Il peut s'agir d'une entreprise produisant un circuit électronique imprimé absolument clé, une ETI dont l'activité défense n'est pas la principale source de chiffre d'affaires et qui fait face à des difficultés financières, d'une société fabricant des pièces mécaniques particulières… La DGA cite notamment à BFM Business l'exemple d'une entreprise duale – dont l'identité n'est pas dévoilée – qui affiche un chiffre d'affaires de moins de 5% pour la défense, mais qui construit une pièce très spécifique, sans laquelle le système d'armes ne peut pas être produit.
Pour protéger ces entreprises, la DGA a mis en place un système d'accompagnement spécifique pour minimiser les risques d'atteintes, qu'elles soient physiques ou numériques.
Des chantiers prioritaires
Les conclusions émises par Christophe Plassard sont claires : "plutôt que de céder à la naïveté ou de sombrer dans la frilosité, il faut assumer une posture offensive, pragmatique et ouverte à l’innovation et à la coopération européenne".
Il conseille dans son rapport la mise en œuvre de "manœuvres plus offensives" : "On ne peut pas se contenter de subir en permanence, il faut ans certains cas être proactifs".

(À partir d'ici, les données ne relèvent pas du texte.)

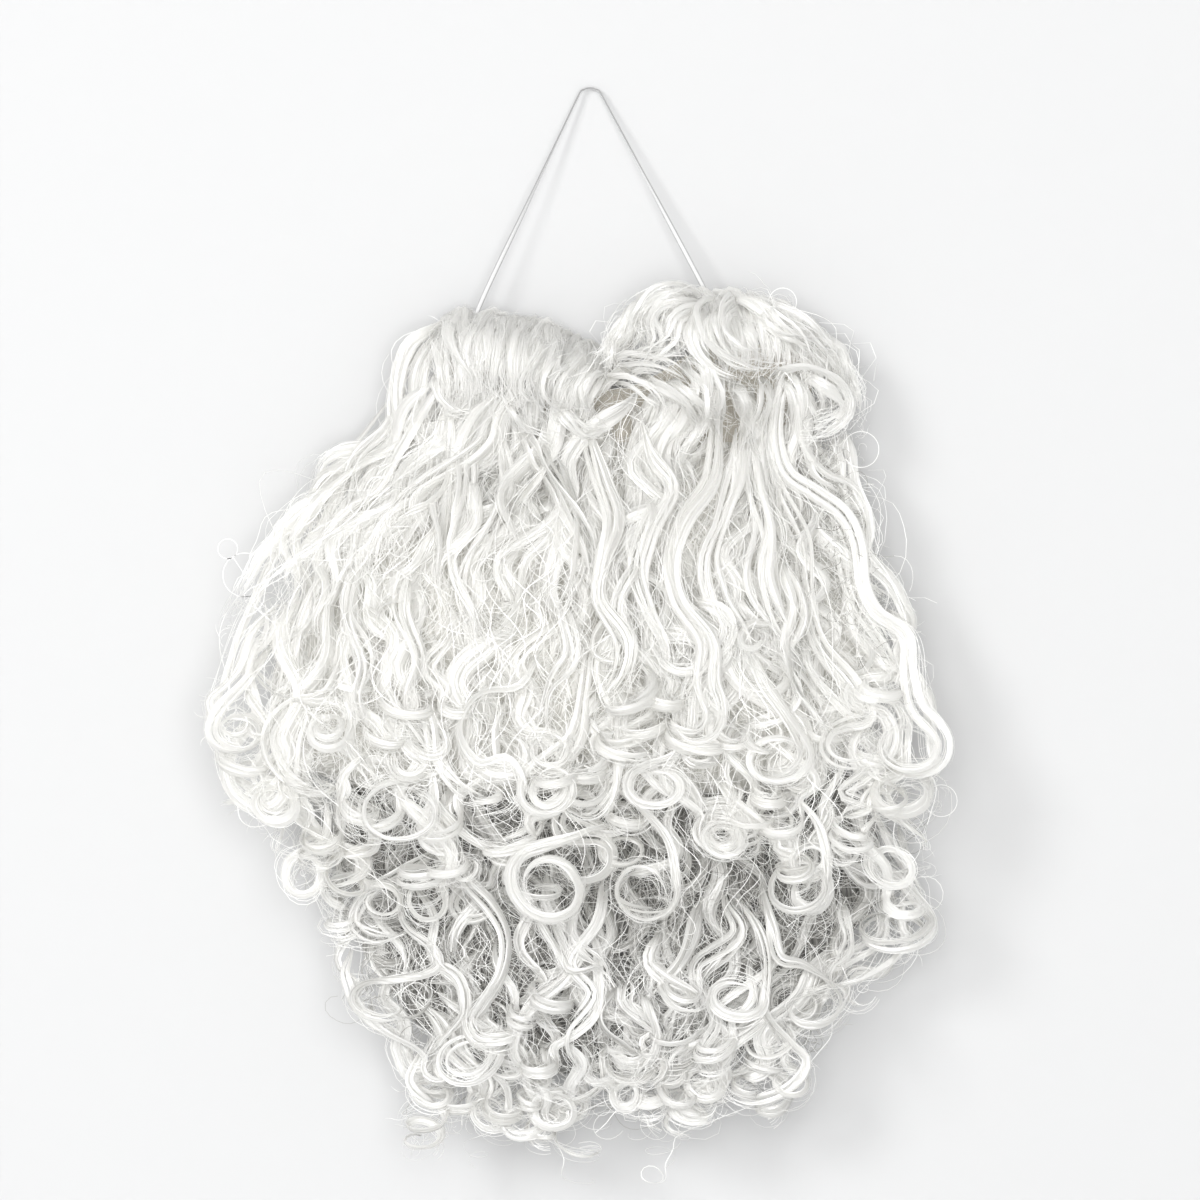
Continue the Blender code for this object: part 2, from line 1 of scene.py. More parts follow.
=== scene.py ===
"""The looks of a white curly false beard that hangs on a wall by its elastic strap.

Every lock is a bundle of flat bands of hair with fine strands lying on them. The main locks
follow rows chosen from the photograph, and seeded ones fill in between them.
Places in those rows are pixels of the 1200 pixel photograph. Depths come from the frame, and
count from the strap's middle on its peg towards the viewer. Other lengths are in metres.
"""

from collections import namedtuple
from math import pi, sin

import bpy
import numpy as np
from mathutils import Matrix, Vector
from mathutils.bvhtree import BVHTree

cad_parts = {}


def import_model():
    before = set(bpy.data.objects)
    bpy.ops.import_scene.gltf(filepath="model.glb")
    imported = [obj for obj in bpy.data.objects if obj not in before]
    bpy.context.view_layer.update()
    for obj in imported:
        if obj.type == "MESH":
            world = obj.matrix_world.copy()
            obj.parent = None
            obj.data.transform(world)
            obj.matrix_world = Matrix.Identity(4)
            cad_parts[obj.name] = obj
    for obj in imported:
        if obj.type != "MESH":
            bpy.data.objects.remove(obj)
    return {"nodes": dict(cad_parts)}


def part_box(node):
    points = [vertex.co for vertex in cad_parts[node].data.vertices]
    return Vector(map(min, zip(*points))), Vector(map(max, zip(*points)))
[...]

Parmi les 16 recommandations émises, le député préconise entre autres l'augmentation des moyens humains et budgétaires des principaux services chargés de la protection des entités stratégiques, la mise en place d'une règle "Itar" à l'échelle européenne ou encore le renforcement de la protection des organismes de recherche. Lors de la présentation du rapport, Christophe Plassard concluait son propos en évoquant "un appel à la mobilisation collective, lucide et déterminée".